Jean-Baptiste Muard, OSB (1809 – 1854) was a French Benedictine, reformer, and founder of religious orders.

==Biography==
Jean-Baptiste Muard was born, the eldest of three sons, on April 29, 1809, in Vireaux to Claude and Catherine Paillot Muard. As a boy he was mentored by the local curé of Pacy-sur-Armançon, M. Rolley, who sponsored him at the Petit Séminaire of Auxerre, which he entered in September 1823. During vacations, Muard and some of his schoolmates would make a pilgrimage on foot to a shrine of Sainte Reine not far from Vireaux. He completed his studies, but the July Revolution of 1830 caused the seminary to close early and the students returned home.

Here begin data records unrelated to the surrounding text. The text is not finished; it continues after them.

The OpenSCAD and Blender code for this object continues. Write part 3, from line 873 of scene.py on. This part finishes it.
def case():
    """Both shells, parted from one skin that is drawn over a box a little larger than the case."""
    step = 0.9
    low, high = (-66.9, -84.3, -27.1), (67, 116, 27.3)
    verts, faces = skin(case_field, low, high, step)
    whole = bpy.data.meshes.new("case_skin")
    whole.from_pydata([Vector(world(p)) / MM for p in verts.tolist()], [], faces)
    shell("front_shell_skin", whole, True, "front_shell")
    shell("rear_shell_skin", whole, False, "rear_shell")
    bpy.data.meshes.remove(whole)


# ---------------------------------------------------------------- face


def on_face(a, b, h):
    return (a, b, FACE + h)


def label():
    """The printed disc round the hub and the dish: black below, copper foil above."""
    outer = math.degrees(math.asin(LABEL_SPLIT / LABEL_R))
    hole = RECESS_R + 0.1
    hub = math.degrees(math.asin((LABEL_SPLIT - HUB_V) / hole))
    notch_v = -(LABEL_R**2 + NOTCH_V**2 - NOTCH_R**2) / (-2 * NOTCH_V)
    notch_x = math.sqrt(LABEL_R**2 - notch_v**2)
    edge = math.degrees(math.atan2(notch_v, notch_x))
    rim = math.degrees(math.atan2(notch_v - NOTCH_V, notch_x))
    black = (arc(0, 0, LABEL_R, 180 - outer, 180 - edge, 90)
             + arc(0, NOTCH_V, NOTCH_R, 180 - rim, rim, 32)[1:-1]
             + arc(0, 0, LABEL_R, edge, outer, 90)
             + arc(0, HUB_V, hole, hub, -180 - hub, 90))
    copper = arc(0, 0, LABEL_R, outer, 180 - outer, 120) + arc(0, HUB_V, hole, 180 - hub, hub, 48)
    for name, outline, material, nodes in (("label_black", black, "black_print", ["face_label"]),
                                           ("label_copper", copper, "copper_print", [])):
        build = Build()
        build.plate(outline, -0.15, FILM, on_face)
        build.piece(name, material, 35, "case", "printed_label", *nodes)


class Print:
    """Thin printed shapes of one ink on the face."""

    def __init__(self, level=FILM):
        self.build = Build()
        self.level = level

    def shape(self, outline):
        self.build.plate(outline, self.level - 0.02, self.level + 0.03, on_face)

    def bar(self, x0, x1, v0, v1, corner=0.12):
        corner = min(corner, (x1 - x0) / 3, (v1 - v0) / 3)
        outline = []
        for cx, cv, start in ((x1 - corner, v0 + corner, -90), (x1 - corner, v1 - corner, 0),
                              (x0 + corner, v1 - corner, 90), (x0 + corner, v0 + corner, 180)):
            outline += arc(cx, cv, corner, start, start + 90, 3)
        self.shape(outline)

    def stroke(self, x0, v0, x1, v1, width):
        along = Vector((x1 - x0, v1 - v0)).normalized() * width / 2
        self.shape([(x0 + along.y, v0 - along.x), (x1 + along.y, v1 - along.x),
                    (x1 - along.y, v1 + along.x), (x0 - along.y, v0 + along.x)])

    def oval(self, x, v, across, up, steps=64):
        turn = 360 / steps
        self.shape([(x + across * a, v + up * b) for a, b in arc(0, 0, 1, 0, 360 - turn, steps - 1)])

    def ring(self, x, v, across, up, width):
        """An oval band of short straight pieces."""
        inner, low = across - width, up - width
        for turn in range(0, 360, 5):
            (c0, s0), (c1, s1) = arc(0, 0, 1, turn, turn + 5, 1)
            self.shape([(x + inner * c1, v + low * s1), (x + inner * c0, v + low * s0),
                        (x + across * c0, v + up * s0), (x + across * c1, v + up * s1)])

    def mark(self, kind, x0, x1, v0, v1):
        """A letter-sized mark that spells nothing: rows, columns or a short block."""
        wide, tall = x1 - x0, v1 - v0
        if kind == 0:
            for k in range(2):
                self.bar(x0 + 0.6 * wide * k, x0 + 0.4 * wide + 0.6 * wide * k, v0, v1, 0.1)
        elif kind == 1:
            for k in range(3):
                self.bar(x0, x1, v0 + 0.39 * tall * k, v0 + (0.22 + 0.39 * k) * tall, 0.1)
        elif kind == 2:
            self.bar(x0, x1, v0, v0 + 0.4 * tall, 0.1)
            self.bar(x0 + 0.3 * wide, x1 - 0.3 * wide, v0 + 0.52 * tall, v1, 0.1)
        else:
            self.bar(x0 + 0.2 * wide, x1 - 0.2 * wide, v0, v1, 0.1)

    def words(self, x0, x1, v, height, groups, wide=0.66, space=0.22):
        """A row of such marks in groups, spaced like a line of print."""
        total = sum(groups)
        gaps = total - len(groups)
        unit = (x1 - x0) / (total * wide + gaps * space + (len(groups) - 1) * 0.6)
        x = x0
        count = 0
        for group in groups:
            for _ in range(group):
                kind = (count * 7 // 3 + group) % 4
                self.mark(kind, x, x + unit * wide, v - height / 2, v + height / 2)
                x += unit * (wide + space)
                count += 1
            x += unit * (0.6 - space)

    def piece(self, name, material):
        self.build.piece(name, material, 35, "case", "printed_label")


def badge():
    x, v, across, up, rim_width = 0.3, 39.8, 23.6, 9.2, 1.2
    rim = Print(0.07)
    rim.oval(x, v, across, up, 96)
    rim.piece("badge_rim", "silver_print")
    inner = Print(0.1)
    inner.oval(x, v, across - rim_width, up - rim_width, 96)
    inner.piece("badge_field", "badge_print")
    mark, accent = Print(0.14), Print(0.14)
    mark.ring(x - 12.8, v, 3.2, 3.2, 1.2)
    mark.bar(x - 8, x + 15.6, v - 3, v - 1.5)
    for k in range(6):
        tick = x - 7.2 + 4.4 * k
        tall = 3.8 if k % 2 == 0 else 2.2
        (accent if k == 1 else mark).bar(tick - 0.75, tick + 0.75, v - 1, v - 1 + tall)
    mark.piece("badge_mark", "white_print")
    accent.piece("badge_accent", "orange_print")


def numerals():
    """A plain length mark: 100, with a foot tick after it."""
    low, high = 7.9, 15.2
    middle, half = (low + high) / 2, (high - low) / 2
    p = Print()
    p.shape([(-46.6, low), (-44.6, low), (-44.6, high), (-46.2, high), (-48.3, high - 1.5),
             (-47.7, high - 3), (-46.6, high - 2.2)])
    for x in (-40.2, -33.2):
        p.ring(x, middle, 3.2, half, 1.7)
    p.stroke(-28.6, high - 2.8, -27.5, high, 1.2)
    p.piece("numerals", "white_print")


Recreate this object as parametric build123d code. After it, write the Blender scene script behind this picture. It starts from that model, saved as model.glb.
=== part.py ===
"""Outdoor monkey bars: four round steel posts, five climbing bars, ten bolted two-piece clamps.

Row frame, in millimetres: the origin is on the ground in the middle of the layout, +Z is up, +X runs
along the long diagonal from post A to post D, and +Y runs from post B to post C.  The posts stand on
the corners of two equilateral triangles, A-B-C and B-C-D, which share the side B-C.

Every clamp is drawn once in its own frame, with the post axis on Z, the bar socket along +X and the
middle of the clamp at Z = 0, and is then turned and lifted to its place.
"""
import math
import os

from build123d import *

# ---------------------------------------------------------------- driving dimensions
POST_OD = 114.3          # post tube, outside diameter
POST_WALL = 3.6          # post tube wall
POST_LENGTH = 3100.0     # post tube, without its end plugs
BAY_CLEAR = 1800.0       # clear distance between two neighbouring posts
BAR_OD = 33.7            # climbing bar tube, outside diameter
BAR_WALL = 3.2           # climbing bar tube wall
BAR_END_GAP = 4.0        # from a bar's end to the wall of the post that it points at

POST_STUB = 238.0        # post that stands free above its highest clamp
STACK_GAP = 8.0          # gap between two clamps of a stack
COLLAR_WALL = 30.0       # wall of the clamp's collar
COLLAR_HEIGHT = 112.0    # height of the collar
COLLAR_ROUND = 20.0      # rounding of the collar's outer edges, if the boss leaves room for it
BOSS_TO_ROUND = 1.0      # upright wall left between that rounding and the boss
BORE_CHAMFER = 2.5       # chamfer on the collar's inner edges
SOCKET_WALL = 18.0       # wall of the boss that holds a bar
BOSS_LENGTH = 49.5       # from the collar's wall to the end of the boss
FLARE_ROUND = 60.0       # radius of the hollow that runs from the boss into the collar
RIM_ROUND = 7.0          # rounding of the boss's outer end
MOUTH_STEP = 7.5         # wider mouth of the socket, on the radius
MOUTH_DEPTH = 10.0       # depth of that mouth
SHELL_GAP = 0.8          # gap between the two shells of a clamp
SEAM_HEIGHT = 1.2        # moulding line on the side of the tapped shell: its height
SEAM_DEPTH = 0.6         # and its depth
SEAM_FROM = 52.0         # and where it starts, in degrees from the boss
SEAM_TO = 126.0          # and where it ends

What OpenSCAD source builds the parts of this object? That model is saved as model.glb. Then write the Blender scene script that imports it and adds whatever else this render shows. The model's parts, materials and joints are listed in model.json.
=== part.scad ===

That October Muard entered the Grand Séminaire at Sens and was saddened to discover that, due to the political turmoil, a number of his classmates had reconsidered the advisability of a clerical career at that time. He received the diaconate on December 21, 1833, and was ordained on May 4, 1834. After a month's visit home, during which he assisted Abbé Rolley, he was appointed curé of Joux-la-Ville. In addition to his pastoral duties, he also began to give instruction to some of the boys, just as Abbé Rolley had taught him.

Although Muard wished to apply for the Foreign Missions, he was then posted to the Church of St. Martin in Avallon to fill a vacancy due to the death of the resident curé. As a favor to a neighboring pastor, he preached a mission in Pontaubert during Advent 1839. It proved so successful that he began to focus on the potential for Diocesan Missions. Convinced that he should pursue this new direction, he and Abbé Bravard, an associate from Sens Cathedral, with the permission of the bishop, commenced a novitiate with the Marist Fathers at Lyon. However, during his time there Muard had occasion to visit John Vianney, the revered Curé d'Ars, who advised him not to join the Marists, but to return to his diocese and conduct diocesan missions. From there, in June 1841, he made a pilgrimage to Rome and to seek the approval of Pope Gregory XVI.

He founded the French province of the Cassinese Congregation of the Primitive Observance and the Society of Saint Edmund in 1843. In 1850, Jean-Baptiste Muard founded the Abbey of la Pierre-qui-Vire in the Morvan.

== Sainthood cause ==
The cause for Muard's beatification was formally opened on 11 May 1928, granting him the title of Servant of God.